** BEGIN **
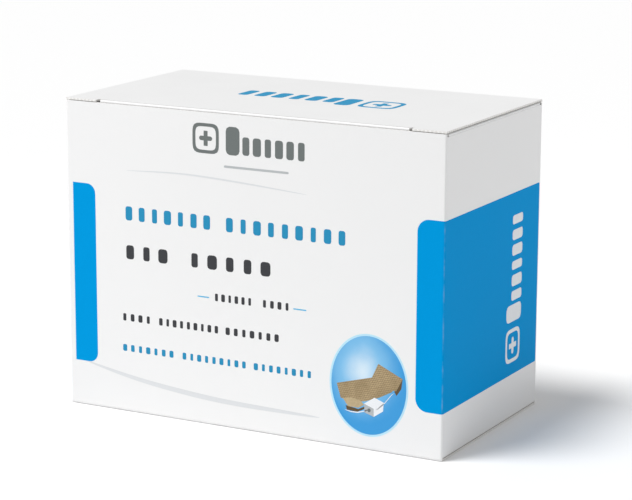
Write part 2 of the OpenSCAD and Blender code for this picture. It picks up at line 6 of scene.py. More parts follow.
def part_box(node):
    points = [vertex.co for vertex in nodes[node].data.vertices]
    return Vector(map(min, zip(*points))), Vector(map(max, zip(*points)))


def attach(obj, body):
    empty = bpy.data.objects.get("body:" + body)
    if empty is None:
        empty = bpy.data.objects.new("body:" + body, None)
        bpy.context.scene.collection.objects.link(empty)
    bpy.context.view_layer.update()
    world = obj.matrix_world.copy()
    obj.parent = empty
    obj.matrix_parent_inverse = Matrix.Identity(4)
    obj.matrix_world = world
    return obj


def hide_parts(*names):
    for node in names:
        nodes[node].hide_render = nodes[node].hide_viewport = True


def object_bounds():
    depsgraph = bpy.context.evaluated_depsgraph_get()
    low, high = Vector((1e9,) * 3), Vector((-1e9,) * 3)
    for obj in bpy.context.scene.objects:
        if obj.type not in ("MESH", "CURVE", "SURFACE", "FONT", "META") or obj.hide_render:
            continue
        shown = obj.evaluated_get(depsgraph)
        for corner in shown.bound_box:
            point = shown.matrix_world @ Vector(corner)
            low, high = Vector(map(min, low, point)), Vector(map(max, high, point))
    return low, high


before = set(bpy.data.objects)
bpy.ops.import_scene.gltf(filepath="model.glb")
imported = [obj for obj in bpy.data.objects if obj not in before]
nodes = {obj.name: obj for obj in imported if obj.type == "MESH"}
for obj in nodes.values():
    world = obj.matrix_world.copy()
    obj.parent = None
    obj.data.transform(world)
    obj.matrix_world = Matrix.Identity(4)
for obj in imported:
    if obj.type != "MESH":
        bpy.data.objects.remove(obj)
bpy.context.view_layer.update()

MM = 0.001
LOW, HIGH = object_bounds()
W, D, H = (HIGH[i] - LOW[i] for i in range(3))
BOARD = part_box("bottom_flap_front")[1][2]          # thickness of the board
FLUTE = 3.4 * MM                                   # pitch of the flutes in the carton's board
KRAFT_FLUTE = 6.2 * MM                             # and in the tray and divider
WIRE = 0.6 * MM                                    # pitch of the coil's winding


def srgb(r, g, b):
    """Linear colour from 8-bit display values."""
    return tuple(((c / 255 + 0.055) / 1.055) ** 2.4 if c > 10 else c / 255 / 12.92 for c in (r, g, b))


def middle(node):
    lo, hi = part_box(node)
    return Vector([(lo[i] + hi[i]) / 2 for i in range(3)])


# ---------- node materials ----------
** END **
TASK TO CARRY OUT = Only the lines from the one containing "obj.matrix_world = world" through the one containing "point = shown.matrix_world" are to be reproduced, exactly as they appear.

SOLUTION TO THIS PROBLEM =
    obj.matrix_world = world
    return obj


def hide_parts(*names):
    for node in names:
        nodes[node].hide_render = nodes[node].hide_viewport = True


def object_bounds():
    depsgraph = bpy.context.evaluated_depsgraph_get()
    low, high = Vector((1e9,) * 3), Vector((-1e9,) * 3)
    for obj in bpy.context.scene.objects:
        if obj.type not in ("MESH", "CURVE", "SURFACE", "FONT", "META") or obj.hide_render:
            continue
        shown = obj.evaluated_get(depsgraph)
        for corner in shown.bound_box:
            point = shown.matrix_world @ Vector(corner)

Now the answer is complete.